* **PROVIDED DATA**
-- Start --

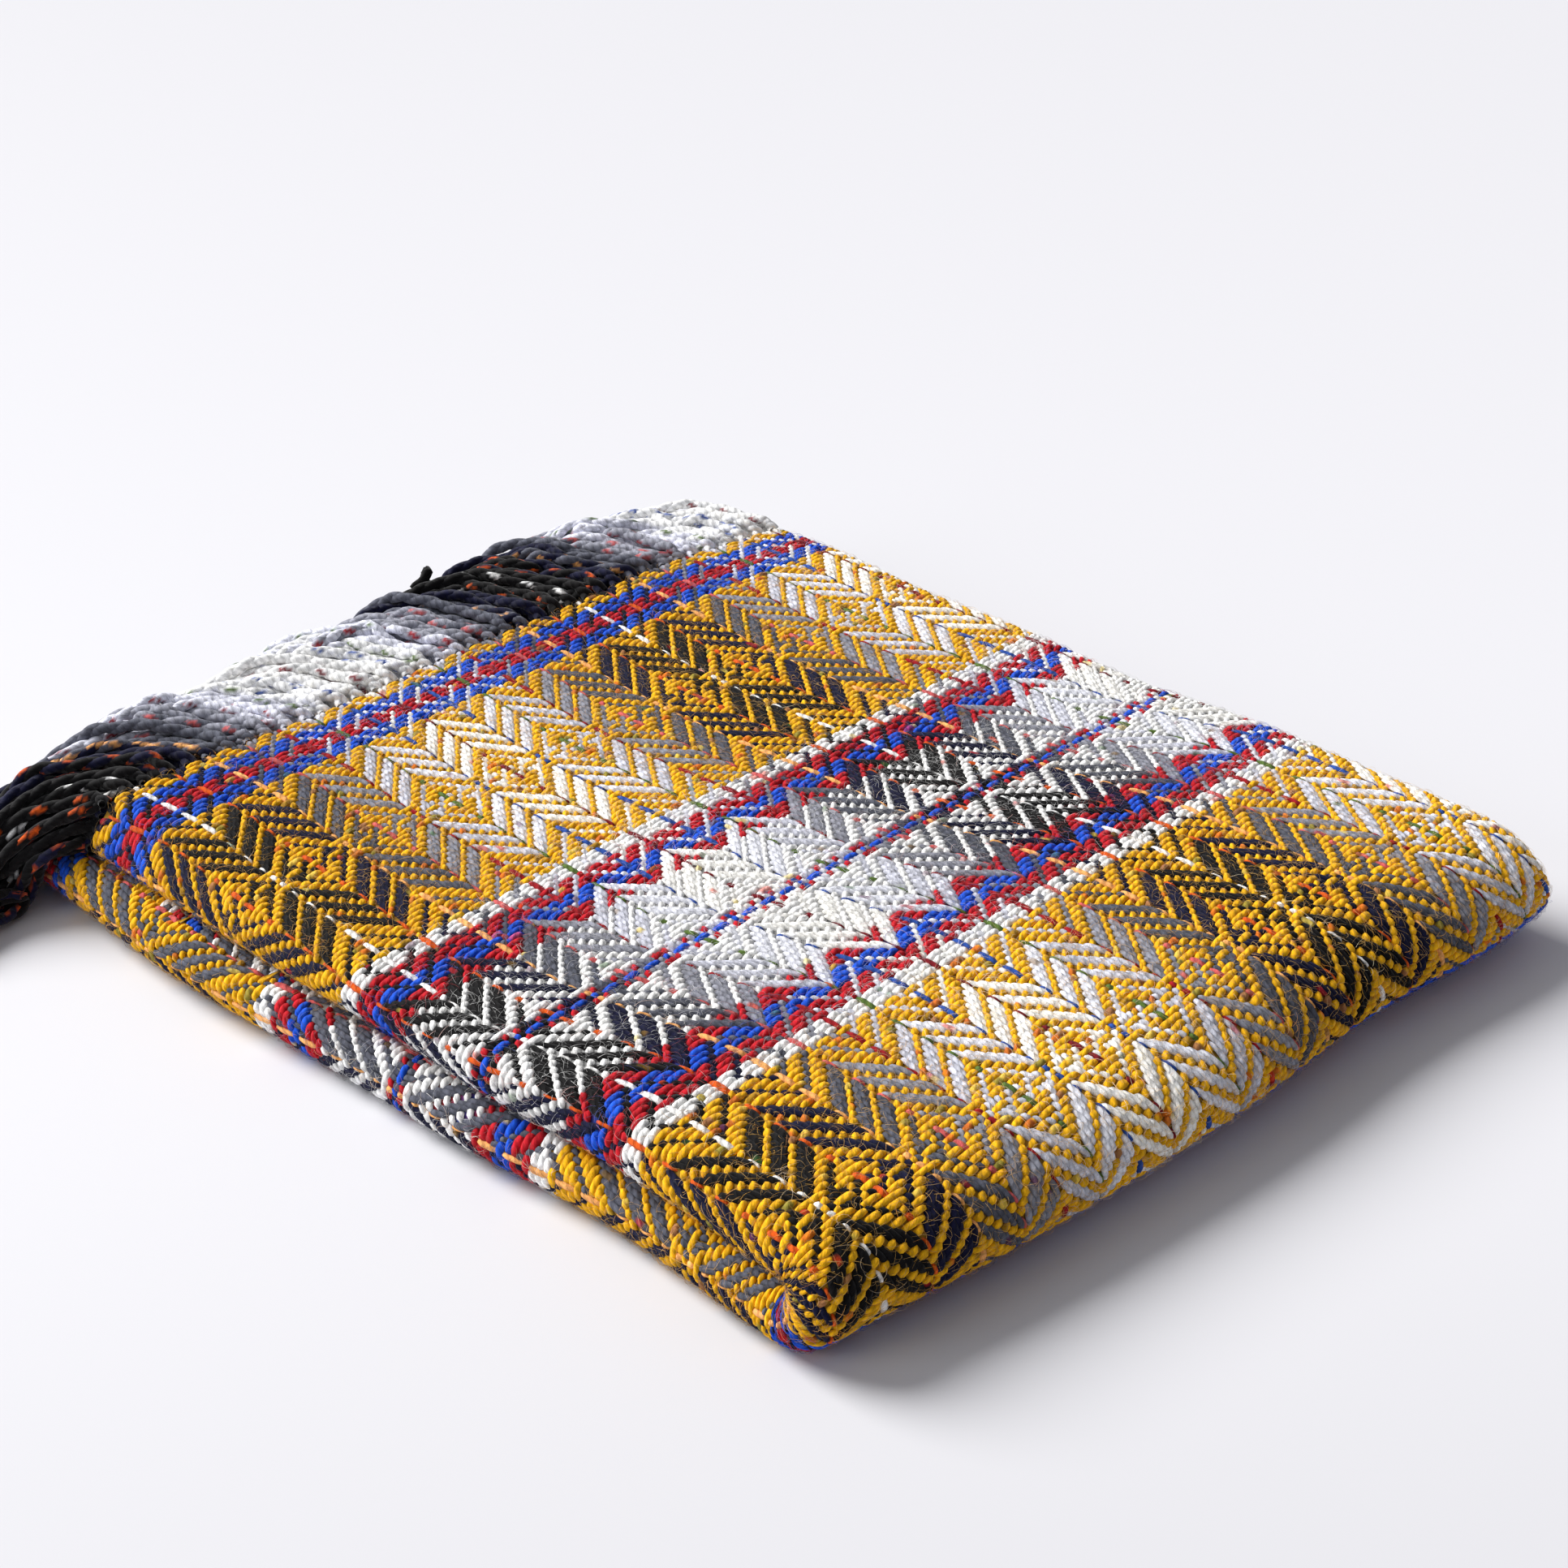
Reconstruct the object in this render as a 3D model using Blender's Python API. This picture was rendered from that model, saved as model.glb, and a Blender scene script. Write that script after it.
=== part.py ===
"""Folded throw blanket: one woven woollen cloth with a twisted fringe, folded into a flat pile.

The cloth is folded crosswise in half, lengthwise into quarters, and crosswise in half again.
So the pile has two bundles of eight layers, joined by the last fold along its front edge.
Units are metres. X runs along the weft, Y from the front fold to the fringe, and Z up.
"""
import math

import bmesh
import bpy
from mathutils import Vector

# ---- the cloth as it was woven
END_PITCH = 0.002235            # distance between two warp ends, along the weft
PICK_PITCH = 0.00275            # distance between two weft picks, along the warp
CLOTH_ENDS = 630                # warp ends from selvedge to selvedge
CLOTH_PICKS = 590               # weft picks from hem to hem
ENDS_PER_CORD = 4               # warp ends twisted into one fringe cord
CORD_LENGTH = 0.105
CORD_DIAMETER = 0.0042

# ---- the pile it is folded into
BUNDLE_HEIGHT = 0.0197          # eight layers under the weight of the pile
GAP = 0.0003                    # air between touching pieces
FOLD_ALLOWANCE_PICKS = 23       # picks that go round the outside of the front fold
STRIP_WIDTH = CLOTH_ENDS * END_PITCH / 4
UPPER_DEPTH = 128 * PICK_PITCH  # front fold to the hems
LOWER_DEPTH = CLOTH_PICKS * PICK_PITCH / 2 - UPPER_DEPTH - FOLD_ALLOWANCE_PICKS * PICK_PITCH
CREASE_HEIGHT = BUNDLE_HEIGHT + GAP / 2
SIDE_ROUNDING = 0.0085
FOLD_SIDES = 40                 # sides of a full turn of the front fold

# ---- the fringe
CORDS = 40
CORD_POINTS = 10
CORD_START = 0.0010             # behind the hem
HEM_CORD_HEIGHT = 0.0368        # centre of a top cord where it leaves the hem
CORD_HEADING = ((0.0, 8.0), (0.020, 13.0), (0.080, 60.0), (0.105, 74.0))     # degrees from +Y to -X
CORD_CLIMB = ((0.0, 5.0), (0.015, 2.0), (0.040, -8.0), (0.070, -20.0), (0.105, -32.0))
SPILL_HEIGHT = 0.0120           # how much lower the first cord's tip falls, off the pile's side

# ---- colours of the warp from one black section to the next, one for each half chevron
WARP_COLOURS = {
    "black": (0.012, 0.010, 0.012, 1.0),
    "navy": (0.012, 0.014, 0.060, 1.0),
    "charcoal": (0.090, 0.095, 0.115, 1.0),
    "grey": (0.300, 0.300, 0.330, 1.0),
    "silver": (0.480, 0.480, 0.530, 1.0),
    "white": (0.850, 0.840, 0.820, 1.0),
}
HALF_CHEVRON_ENDS = 7
HALF_REPEAT = ("black", "navy", "charcoal", "charcoal", "grey", "silver", "white")
WARP_ORDER = HALF_REPEAT + HALF_REPEAT[::-1]
BLACK_CENTRE_ENDS = 7           # from the pile's left side to the middle of its first black section
MUSTARD = (0.620, 0.330, 0.020, 1.0)
CLOTH_ROUGHNESS = 0.92


def clear_scene():
    for thing in list(bpy.data.objects):
        bpy.data.objects.remove(thing, do_unlink=True)


def new_collection(name):
    collection = bpy.data.collections.new(name)
    bpy.context.scene.collection.children.link(collection)
    return collection


def wool(name, colour):
    material = bpy.data.materials.new(name)
    material.use_nodes = True
    shader = material.node_tree.nodes["Principled BSDF"]
    shader.inputs["Base Color"].default_value = colour
    shader.inputs["Roughness"].default_value = CLOTH_ROUGHNESS
    shader.inputs["Metallic"].default_value = 0.0
    return material


def add_mesh_object(name, bm, collection, material):
    bmesh.ops.recalc_face_normals(bm, faces=bm.faces)
    mesh = bpy.data.meshes.new(name)
    bm.to_mesh(mesh)
    bm.free()
    mesh.materials.append(material)
    thing = bpy.data.objects.new(name, mesh)
    collection.objects.link(thing)
    return thing


def along_y(edge):
    span = edge.verts[1].co - edge.verts[0].co
    return abs(span.y) > 0.9 * span.length


def along_x_at(edge, y):
    span = edge.verts[1].co - edge.verts[0].co
    return abs(span.x) > 0.9 * span.length and abs(edge.verts[0].co.y - y) < 1e-5


def bundle(name, depth, floor, collection, closed_at_back):
    """Eight layers of cloth: a slab with soft sides, and a soft back where that is a fold."""
    bm = bmesh.new()
    bmesh.ops.create_cube(bm, size=1.0)
    size = Vector((STRIP_WIDTH, depth, BUNDLE_HEIGHT - GAP / 2))
    centre = Vector((STRIP_WIDTH / 2, depth / 2, floor + size.z / 2))
    for vertex in bm.verts:
        vertex.co = Vector(a * b for a, b in zip(vertex.co, size)) + centre
    soft = [e for e in bm.edges if along_y(e) or (closed_at_back and along_x_at(e, depth))]
    bmesh.ops.bevel(bm, geom=soft, offset=SIDE_ROUNDING, segments=4, profile=0.5, affect="EDGES")
    return add_mesh_object(name, bm, collection, wool(name + "_wool", MUSTARD))


def front_fold(name, collection):
    """The last fold: half a cylinder in front of both bundles."""
    radius = BUNDLE_HEIGHT - GAP
    bm = bmesh.new()
    bmesh.ops.create_cone(bm, cap_ends=True, segments=FOLD_SIDES, radius1=radius, radius2=radius,
                          depth=STRIP_WIDTH - 2 * GAP)
    for vertex in bm.verts:
        x, y, z = vertex.co
        vertex.co = Vector((z + STRIP_WIDTH / 2, x, y + CREASE_HEIGHT))
    geometry = list(bm.verts) + list(bm.edges) + list(bm.faces)
    cut = bmesh.ops.bisect_plane(bm, geom=geometry, plane_co=(0.0, -GAP, 0.0), plane_no=(0.0, 1.0, 0.0),
                                 clear_outer=True)
    rim = [item for item in cut["geom_cut"] if isinstance(item, bmesh.types.BMEdge)]
    bmesh.ops.contextual_create(bm, geom=rim)
    return add_mesh_object(name, bm, collection, wool(name + "_wool", MUSTARD))


def fringe_pile(name, collection):
    """The fringe of the seven layers under the top one, as it lies behind the hems."""
    ledge = LOWER_DEPTH - UPPER_DEPTH
    low = BUNDLE_HEIGHT + 2 * GAP
    outline = ((GAP, low), (ledge + 0.0012, low), (ledge + 0.0018, 0.0010), (0.0680, 0.0010),
               (0.0700, 0.0130), (0.0660, 0.0195), (0.0560, 0.0255), (0.0400, 0.0310),
               (0.0200, 0.0338), (GAP, 0.0338))
    bm = bmesh.new()
    ring = [bm.verts.new((0.0, UPPER_DEPTH + y, z)) for y, z in outline]
    side = bm.faces.new(ring)
    swept = bmesh.ops.extrude_face_region(bm, geom=[side])
    moved = [item for item in swept["geom"] if isinstance(item, bmesh.types.BMVert)]
    bmesh.ops.translate(bm, verts=moved, vec=(STRIP_WIDTH, 0.0, 0.0))
    return add_mesh_object(name, bm, collection, wool(name + "_wool", WARP_COLOURS["grey"]))


def value_at(table, s):
    """Straight-line reading of a table of (distance along the cord, value)."""
    for (s0, v0), (s1, v1) in zip(table, table[1:]):
        if s <= s1:
            return v0 + (v1 - v0) * (s - s0) / (s1 - s0)
    return table[-1][1]


def spill(start_x, s):
    """How much lower a cord lies at s, once it has left the pile's left side."""
    leaves_at = 0.016 + 1.5 * start_x
    if s <= leaves_at:
        return 0.0
    room = CORD_LENGTH - leaves_at
    return SPILL_HEIGHT * (room / 0.085) * ((s - leaves_at) / room) ** 1.5


def cord_route(start_x):
    """Centre line of a top cord: back from the hem, then combed to the left and down."""
    steps = (CORD_POINTS - 1) * 4
    ds = CORD_LENGTH / steps
    point = Vector((start_x, UPPER_DEPTH + CORD_START, HEM_CORD_HEIGHT))
    route = []
    for step in range(steps + 1):
        s = step * ds
        if step % 4 == 0:
            route.append(point - Vector((0.0, 0.0, spill(start_x, s))))
        heading = math.radians(value_at(CORD_HEADING, s + ds / 2))
        climb = math.radians(value_at(CORD_CLIMB, s + ds / 2))
        flat = math.cos(climb) * ds
        point = point + Vector((-math.sin(heading) * flat, math.cos(heading) * flat, math.sin(climb) * ds))
    return route


def warp_colour_at(x):
    end = x / END_PITCH - BLACK_CENTRE_ENDS
    return WARP_ORDER[int(end // HALF_CHEVRON_ENDS) % len(WARP_ORDER)]


def fringe_cord(number, collection, wools):
    start_x = (number + 0.5) * STRIP_WIDTH / CORDS
    curve = bpy.data.curves.new(f"fringe_cord_{number + 1:02d}", "CURVE")
    curve.dimensions = "3D"
    curve.bevel_depth = CORD_DIAMETER / 2
    curve.bevel_resolution = 1
    curve.use_fill_caps = True
    curve.render_resolution_u = 0
    spline = curve.splines.new("POLY")
    route = cord_route(start_x)
    spline.points.add(len(route) - 1)
    for control, place in zip(spline.points, route):
        control.co = (*place, 1.0)
    curve.materials.append(wools[warp_colour_at(start_x)])
    thing = bpy.data.objects.new(curve.name, curve)
    collection.objects.link(thing)
    return thing


def stand_at_origin(things):
    """Move everything so that the bottom centre of the whole blanket's box is the origin."""
    bpy.context.view_layer.update()
    graph = bpy.context.evaluated_depsgraph_get()
    corners = []
    for thing in things:
        solid = thing.evaluated_get(graph)
        mesh = solid.to_mesh()
        corners += [thing.matrix_world @ vertex.co for vertex in mesh.vertices]
        solid.to_mesh_clear()
    low = Vector(min(c[axis] for c in corners) for axis in range(3))
    high = Vector(max(c[axis] for c in corners) for axis in range(3))
    shift = Vector((-(low.x + high.x) / 2, -(low.y + high.y) / 2, -low.z))
    for thing in things:
        thing.location = thing.location + shift
    return shift


def main():
    clear_scene()
    blanket = new_collection("folded_throw_blanket")
    wools = {name: wool("warp_" + name, colour) for name, colour in WARP_COLOURS.items()}
    things = [
        bundle("lower_bundle", LOWER_DEPTH, 0.0, blanket, closed_at_back=True),
        bundle("upper_bundle", UPPER_DEPTH, CREASE_HEIGHT + GAP / 2, blanket, closed_at_back=False),
        front_fold("front_fold", blanket),
        fringe_pile("fringe_under_layers", blanket),
    ]
    things += [fringe_cord(number, blanket, wools) for number in range(CORDS)]
    shift = stand_at_origin(things)
    print("crease axis at y, z:", round(shift.y, 5), round(CREASE_HEIGHT + shift.z, 5),
          "left side of the pile at x:", round(shift.x, 5))


main()
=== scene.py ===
"""Visual model of the folded throw blanket: the folded cloth, the yarns of its weave, and its fringe.

Lengths are in metres. The pile's own coordinates are x from its left side, y from the hems
towards the fringe, and z from the floor; settle() turns them into the row frame.
"""
import math

import bpy
import numpy as np
from mathutils import Matrix, Vector, kdtree


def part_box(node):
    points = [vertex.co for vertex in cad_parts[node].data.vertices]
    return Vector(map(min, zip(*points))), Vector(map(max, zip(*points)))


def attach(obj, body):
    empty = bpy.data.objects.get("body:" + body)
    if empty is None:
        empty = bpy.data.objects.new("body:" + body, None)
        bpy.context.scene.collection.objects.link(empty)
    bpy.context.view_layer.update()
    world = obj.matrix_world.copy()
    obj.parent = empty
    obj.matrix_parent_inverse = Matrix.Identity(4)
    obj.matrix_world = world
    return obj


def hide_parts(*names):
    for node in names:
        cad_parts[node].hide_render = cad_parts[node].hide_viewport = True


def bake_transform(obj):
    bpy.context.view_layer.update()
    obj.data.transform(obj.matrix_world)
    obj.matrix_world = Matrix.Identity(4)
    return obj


MM = 0.001
SEED = 20

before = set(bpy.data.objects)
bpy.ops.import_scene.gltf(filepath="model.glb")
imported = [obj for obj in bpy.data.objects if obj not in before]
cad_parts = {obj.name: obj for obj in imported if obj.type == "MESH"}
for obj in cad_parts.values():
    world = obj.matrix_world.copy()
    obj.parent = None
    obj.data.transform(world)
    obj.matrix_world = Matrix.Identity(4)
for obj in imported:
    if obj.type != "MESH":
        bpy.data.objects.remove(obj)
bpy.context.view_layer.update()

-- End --

* **WHAT TO WORK ON**
Extract the run of lines that opens with the line containing "name, colour) for" and closes with the line containing "obj.matrix_world = world"; reproduce it exactly and add nothing.

* **EXERCISE OUTPUT**
    wools = {name: wool("warp_" + name, colour) for name, colour in WARP_COLOURS.items()}
    things = [
        bundle("lower_bundle", LOWER_DEPTH, 0.0, blanket, closed_at_back=True),
        bundle("upper_bundle", UPPER_DEPTH, CREASE_HEIGHT + GAP / 2, blanket, closed_at_back=False),
        front_fold("front_fold", blanket),
        fringe_pile("fringe_under_layers", blanket),
    ]
    things += [fringe_cord(number, blanket, wools) for number in range(CORDS)]
    shift = stand_at_origin(things)
    print("crease axis at y, z:", round(shift.y, 5), round(CREASE_HEIGHT + shift.z, 5),
          "left side of the pile at x:", round(shift.x, 5))


main()
=== scene.py ===
"""Visual model of the folded throw blanket: the folded cloth, the yarns of its weave, and its fringe.

Lengths are in metres. The pile's own coordinates are x from its left side, y from the hems
towards the fringe, and z from the floor; settle() turns them into the row frame.
"""
import math

import bpy
import numpy as np
from mathutils import Matrix, Vector, kdtree


def part_box(node):
    points = [vertex.co for vertex in cad_parts[node].data.vertices]
    return Vector(map(min, zip(*points))), Vector(map(max, zip(*points)))


def attach(obj, body):
    empty = bpy.data.objects.get("body:" + body)
    if empty is None:
        empty = bpy.data.objects.new("body:" + body, None)
        bpy.context.scene.collection.objects.link(empty)
    bpy.context.view_layer.update()
    world = obj.matrix_world.copy()
    obj.parent = empty
    obj.matrix_parent_inverse = Matrix.Identity(4)
    obj.matrix_world = world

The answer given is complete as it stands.